▸ THE TASK
Below this line is a set of entries; quote exactly the lines from the line that contains "for side, name" to the line that contains "for node in", both lines included.

--- START STORED ROWS ---

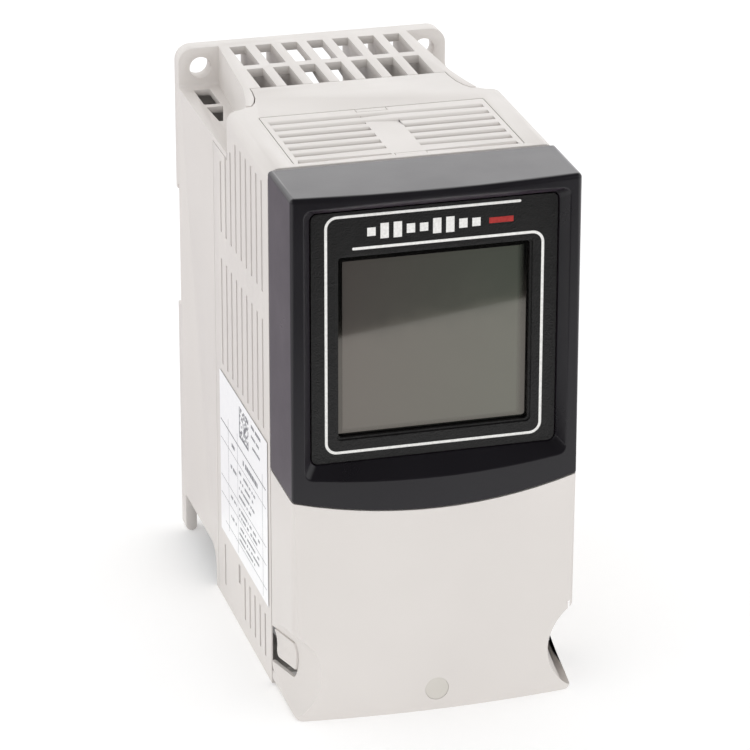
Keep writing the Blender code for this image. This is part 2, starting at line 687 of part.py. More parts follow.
def fan_guard():
    """Plastic finger guard of rings and spokes under the fan."""
    top = FAN_Z[0] - GAP
    bottom = top - 1.4
    body = rod(PLAN, 0, FAN_DEPTH, 19.4, bottom, top, 40)
    for ring in range(3):
        gap = rod(PLAN, 0, FAN_DEPTH, 18.0 - 4.6 * ring, bottom - 1, top + 1, 36)
        cut(gap, rod(PLAN, 0, FAN_DEPTH, 14.8 - 4.6 * ring, bottom - 2, top + 2, 36))
        cut(body, gap)
    for turn in range(2):
        angle = math.radians(45 + 90 * turn)
        along = Vector((math.cos(angle), math.sin(angle))) * (FAN_SCREW * math.sqrt(2))
        across = Vector((-along.y, along.x)).normalized() * 0.9
        middle = Vector((0, FAN_DEPTH))
        ends = (middle - along - across, middle + along - across, middle + along + across, middle - along + across)
        join(body, prism(PLAN, [tuple(end) for end in ends], bottom + 0.1, top - 0.1))
    for x, depth in fan_corners():
        join(body, rod(PLAN, x, depth, 3.2, bottom, top, 16))
        cut(body, rod(PLAN, x, depth, 1.8, bottom - 1, top + 1, 12))
    return name_part(body, "fan_guard", BLACK, 0.5)


def screw(view, a, b, seat, towards, head_radius, head, shank_radius, shank, sides=14):
    """Slotted screw: its head stands from seat towards the driver, its shank goes the other way."""
    top = seat + towards * head
    body = rod(view, a, b, head_radius, min(seat, top), max(seat, top), sides)
    if shank:
        tip = seat - towards * shank
        inside = seat + towards * head / 3
        join(body, rod(view, a, b, shank_radius, min(tip, inside), max(tip, inside), 10))
    floor = seat + towards * head * 0.5
    above = top + towards * 1.0
    half = 0.21 * head_radius
    slot = box_outline(a - half, a + half, b - 1.3 * head_radius, b + 1.3 * head_radius)
    cut(body, prism(view, slot, min(floor, above), max(floor, above)))
    return body


def fan_screws():
    seat = FAN_Z[0] - GAP - 1.4 - GAP
    screws = [screw(PLAN, x, depth, seat, -1, 2.8, 1.6, 1.4, 15.0) for x, depth in fan_corners()]
    name_each(screws, "fan_screw", STEEL, 0.35, 1.0)


def fan_lead():
    """Two-core lead from the fan up to the power board, held all along its length."""
    curve = bpy.data.curves.new("fan_lead", "CURVE")
    curve.dimensions = "3D"
    curve.bevel_depth = 0.8 * MM
    curve.bevel_resolution = 2
    curve.use_fill_caps = True
    line = curve.splines.new("POLY")
    start = at(24.0, 49.0, 19.0)
    steps = 24
    points = [at(20.4, 30.0, 19.0), at(22.4, 30.4, 19.0), at(23.8, 32.4, 18.9)]
    for step in range(steps + 1):
        share = step / steps
        points.append(start.lerp(at(30.0, 49.8, 40.0), share) + Vector((math.sin(share * math.pi) * 2 * MM, 0, 0)))
    points.append(at(30.0, 51.4, 42.0))
    points.append(at(30.0, 53.6, 42.6))
    line.points.add(len(points) - 1)
    for node, point in zip(line.points, points):
        node.co = (*point, 1.0)
    item = bpy.data.objects.new("fan_lead", curve)
    bpy.context.collection.objects.link(item)
    paint = bpy.data.materials.new("fan_lead")
    paint.use_nodes = True
    paint.node_tree.nodes["Principled BSDF"].inputs["Base Color"].default_value = (0.5, 0.02, 0.02, 1.0)
    curve.materials.append(paint)
    return item


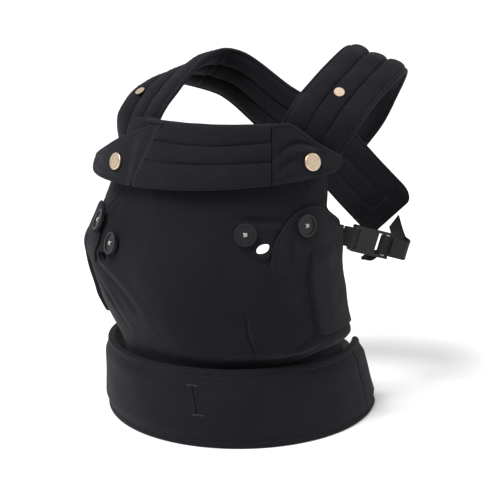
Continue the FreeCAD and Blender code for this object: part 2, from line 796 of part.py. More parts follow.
# ---- press studs on the panel and the straps ---------------------------------------------------------
def make_studs():
    panel_studs = []
    for side in (-1, 1):
        place = cap_place(side)
        top = -headrest_wing_thickness / 2 - 3 * gap - socket_depth + stud_height
        panel_studs.append(placed(Part.makeCylinder(stud_radius, 3.0, Vector(0, 0, top - 3.0)), place))
    strap_studs = []
    washers = []
    for side in (-1, 1):
        rows = strap_stations(side)
        u, across = strap_stud_spots[side]
        here = strap_point(rows, u, across, 0)
        outward = (strap_point(rows, u, across, 5) - here).normalize()
        half = strap_thickness / 2
        base = disc(here, outward, strap_stud_diameter / 2, 1.2, half + gap)
        pin = disc(here, outward, strap_stud_pin, 3.4, half + gap)
        strap_studs.append(base.fuse(pin))
        washers.append(disc(here, outward * -1, strap_stud_diameter / 2, 1.0, half + gap))
    return {
        "panel_studs": group(panel_studs),
        "strap_studs": group(strap_studs),
        "strap_stud_washers": group(washers),
    }


# ---- the whole carrier -------------------------------------------------------------------------------
def make_carrier():
    nodes = {}
    nodes.update(make_belt())
    nodes.update(make_panel())
    nodes.update(make_buttons())
    nodes.update(make_headrest())
    for side, name in ((-1, "left"), (1, "right")):
        nodes.update(make_side(side, name))
        nodes.update(make_wing(side, name))
        nodes.update(make_strap(side, name))
    nodes.update(make_sides())
    nodes.update(make_waist())
    nodes.update(make_studs())
    return nodes


def main():
    os.makedirs("parts", exist_ok=True)
    to_origin = Vector(0, waist_radius, 0)
    for name, shape in make_carrier().items():
        shape.translate(to_origin)
        shape.exportStep("parts/%s.step" % name)
        box = shape.BoundBox
        print("%-28s solids %d valid %s volume %9.0f  box %6.0f %6.0f %6.0f  %6.0f %6.0f %6.0f"
              % (name, len(shape.Solids), shape.isValid(), shape.Volume,
                 box.XMin, box.YMin, box.ZMin, box.XMax, box.YMax, box.ZMax))


main()
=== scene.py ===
import math

import bpy
import numpy as np
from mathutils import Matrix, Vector


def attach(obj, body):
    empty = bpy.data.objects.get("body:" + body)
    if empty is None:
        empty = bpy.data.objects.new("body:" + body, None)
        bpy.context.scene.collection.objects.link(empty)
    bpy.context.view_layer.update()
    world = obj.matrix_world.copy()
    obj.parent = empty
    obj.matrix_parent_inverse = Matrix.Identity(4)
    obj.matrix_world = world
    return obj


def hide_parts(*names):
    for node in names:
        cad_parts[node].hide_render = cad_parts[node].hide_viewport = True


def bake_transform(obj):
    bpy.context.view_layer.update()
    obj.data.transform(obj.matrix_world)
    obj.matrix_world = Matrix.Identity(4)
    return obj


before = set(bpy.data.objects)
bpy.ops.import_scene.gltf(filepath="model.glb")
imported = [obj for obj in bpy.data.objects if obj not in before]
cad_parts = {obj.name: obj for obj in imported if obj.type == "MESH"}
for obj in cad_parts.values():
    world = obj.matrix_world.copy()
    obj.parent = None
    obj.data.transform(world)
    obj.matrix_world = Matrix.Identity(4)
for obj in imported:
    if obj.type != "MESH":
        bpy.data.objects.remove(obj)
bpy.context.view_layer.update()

# Lengths below are millimetres and angles degrees, in the same frame and with the same names as the part;
# to_scene() turns a point into the scene's metres.

# ---- sizes that the part's surfaces follow
waist_radius = 182.0
waist_squeeze = 0.965
belt_flare = 13.0
belt_lean = 13.0
belt_height = 97.0
belt_end_drop = 8.0
belt_half_angle = 105.0
belt_half = 8.0             # half the belt's thickness
panel_tuck = 37.0           # how far the panel reaches down behind the belt
base_forward = 16.0         # centre of the panel's round section at the belt, ahead of the waist's axis
base_clearance = 2.0
body_height = 400.0
panel_half = 3.0            # half the panel's thickness
panel_side = 92.0           # angle of the panel's side edges
corner_angle = 46.0
corner_drop = 72.0
strap_seam_angle = 28.0
strap_inset = 3.0
leg_opening_top = 262.0     # height where the panel's sides start to draw in
leg_opening_blend = 34.0
leg_opening_share = 0.4     # how much of the side's angle past the corner is taken away
headrest_drop = 77.0
headrest_slant = 7.0        # how much shorter the headrest is at its right side
headrest_rise = 3.0         # of the fold over the panel's top edge
headrest_half = 6.5
headrest_clearance = 2.0
headrest_standoff = 4.0
headrest_side = {-1: 36.0, 1: 40.0}
wing_angle = {-1: 42.0, 1: 33.0}
wing_flare = {-1: 16.0, 1: 9.0}
strap_width = 84.0
strap_half = 7.5
strap_root = {-1: -20.0, 1: 2.0}     # where each strap starts, past the panel's edge
side_web = 25.0
waist_web = 38.0
web_thickness = 1.6
panel_radius = 150.0        # used where an angle is turned into a length along the cloth
degree = math.pi / 180


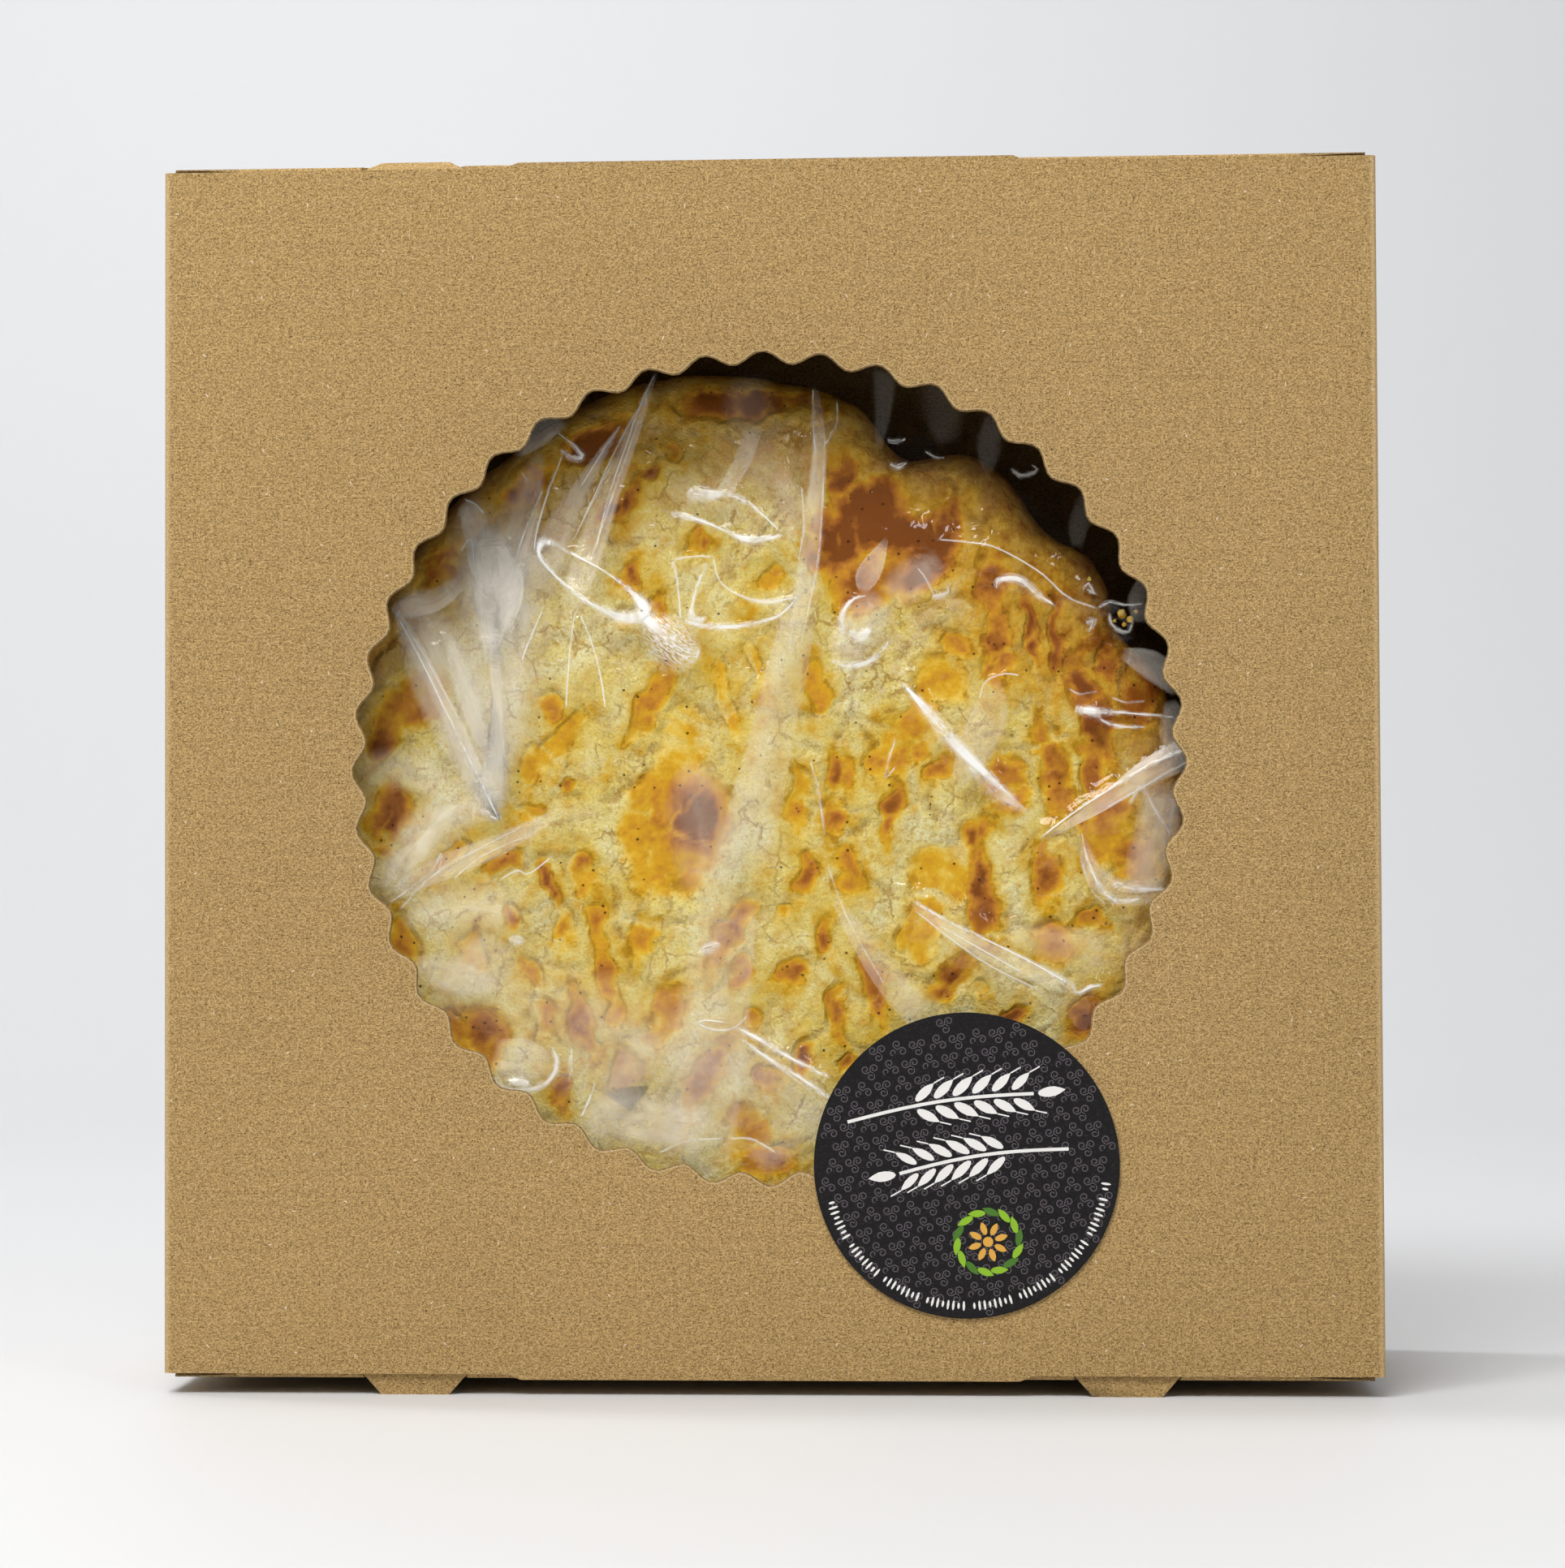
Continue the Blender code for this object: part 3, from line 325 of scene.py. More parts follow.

--- END STORED ROWS ---

▸ ANSWER
    for side, name in ((-1, "left"), (1, "right")):
        nodes.update(make_side(side, name))
        nodes.update(make_wing(side, name))
        nodes.update(make_strap(side, name))
    nodes.update(make_sides())
    nodes.update(make_waist())
    nodes.update(make_studs())
    return nodes


def main():
    os.makedirs("parts", exist_ok=True)
    to_origin = Vector(0, waist_radius, 0)
    for name, shape in make_carrier().items():
        shape.translate(to_origin)
        shape.exportStep("parts/%s.step" % name)
        box = shape.BoundBox
        print("%-28s solids %d valid %s volume %9.0f  box %6.0f %6.0f %6.0f  %6.0f %6.0f %6.0f"
              % (name, len(shape.Solids), shape.isValid(), shape.Volume,
                 box.XMin, box.YMin, box.ZMin, box.XMax, box.YMax, box.ZMax))


main()
=== scene.py ===
import math

import bpy
import numpy as np
from mathutils import Matrix, Vector


def attach(obj, body):
    empty = bpy.data.objects.get("body:" + body)
    if empty is None:
        empty = bpy.data.objects.new("body:" + body, None)
        bpy.context.scene.collection.objects.link(empty)
    bpy.context.view_layer.update()
    world = obj.matrix_world.copy()
    obj.parent = empty
    obj.matrix_parent_inverse = Matrix.Identity(4)
    obj.matrix_world = world
    return obj


def hide_parts(*names):
    for node in names:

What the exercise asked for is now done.